Paul confronts the cultural evils of the magic arts and commerce derived from idolatry while preaching at Ephesus (Ac. 19). He preached the gospel of the kingdom, which is the gospel of the reign of God in the earth:[5] his reign over all things, including culture.

 

The message of Revelation to the seven churches of Asia Minor is suffused in warnings about and denunciations of imperial Rome and all of its seductive but oppressing cultural depravities.[6]

 

Confronting All Sin Everywhere

 

The gospel of Jesus Christ is calculated to confront and expose all sin everywhere and to restore God’s justice, his rightness, in the earth. For church leaders not to decry (for example) abortion, homosexuality (and all other extramarital sex), machismo, feminism, state socialism, covetous consumerism, and military pacifism is to say that some sins are not the gospel’s target of destruction. For ministers blithely to accept members who unrepentantly practice or advocate these and other cultural sins without an attempt to persuade them to trust Jesus Christ for salvation is to stunt the gospel. To argue, “We have Obama and Trump and Sanders and Cruz supporters all in our congregation, and we have many shades of belief on Obamacare and the LGBT community and abortion and gun control, and we all live together as one big, happy family because we center on the gospel” is actually to practice a form of ethical syncretism. Make no mistake: the Bible permits (no, demands) tolerance and grace on issues that are secondary and unaddressed. You won’t find in the Bible what a nation’s capital gains taxes should be, whether energy companies should opt for natural gas or solar power, or when a family should or should not adopt children.

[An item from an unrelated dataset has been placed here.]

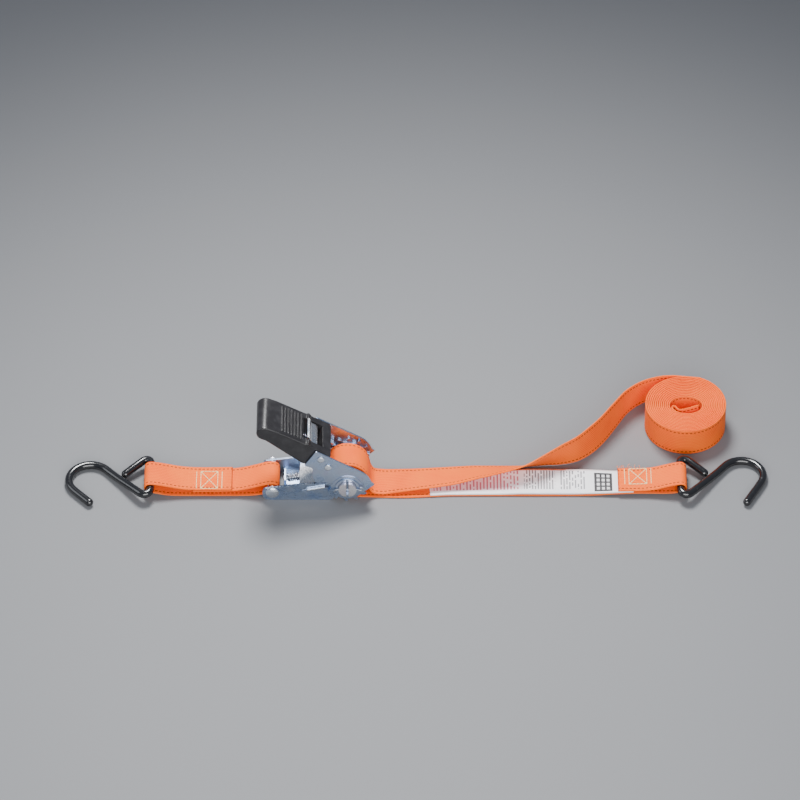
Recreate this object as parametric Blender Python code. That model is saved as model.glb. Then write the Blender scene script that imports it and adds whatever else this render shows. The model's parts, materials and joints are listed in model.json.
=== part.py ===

But the most pressing cultural issues of our time do not fit into this classification; the Bible is quite clear, explicitly or implicitly, about excessive confiscatory taxation, abortion, homosexuality, judicial activism, property rights, euthanasia, parental authority, human egg harvesting, and religious liberty.

 

Getting Back to the Gospel-Centered Church

 

The churches that avoid biblically defined cultural issues under the mantra, “We need to get back to the gospel” have the mantra right but the meaning wrong. If our churches would only get back to the gospel of the Bible, the good news that God by means of the atoning death and resurrection of Jesus Christ is setting the world right, they would preach the convicting and healing and hopeful message to the proud and pharisaic, fornicators and adulterers, human egg harvesters and motherhood surrogates, the legalists and racists, socialists and authoritarians, feminists and abusers, and all other sinners.

 

Shying away from cultural issues is to omit a critical dimension of the gospel. It is neither brave nor beneficial. It might increase attendees but it will never increase God’s blessings. A chief calling of the church in culturally apostate times is to confront the apostasy with the gospel, living in glorious hope of great gospel victory in time and history.[7]

 

Hiding the culture-reclaiming gospel under a bushel is to succumb to ecclesial delinquency.

 


 

[1] Henry R. Van Til, The Calvinistic Concept of Culture (Grand Rapids: Baker, 1959, 2001), 179–189.
[2] Michael W. Hannon, “Against Heterosexuality,” http://www.firstthings.com/article/2014/03/against-heterosexuality, accessed July 4, 2016. There are only men and women. Humans are identified by God-given, creational biology, not by “sexual orientation.” I use the terms “homosexual” and “heterosexual” simply because of their popularity and currency.
[3] Cornelius Van Til, Christian Theistic Ethics (Phillipsburg, New Jersey: Presbyterian and Reformed, 1980), 86-87.
[4] See Luke 4:19, in which Jesus claims to be preaching “the acceptable year of the Lord,” the OT Year of Jubilee (the canceling of debts and slavery), and God’s vengeance on the wicked nations oppressing the Jews. See Edward J. Young, The Book of Isaiah (Grand Rapids: Eerdmans, 1972, 1997), 3:460.
[5] George E. Ladd, Crucial Questions About the Kingdom of God (Grand Rapids: Eerdmans, 1952), 77-81.
[6] Henry Barclay Swete, The Apocalypse of St. John (Grand Rapids: Eerdmans, n.d., third edition), lxxviii–xcviii.
[7] For an example of how to interpret the Bible optimistically in this way, see Roderick Campbell, Israel and the New Covenant (Philadelphia: Presbyterian and Reformed, 1954).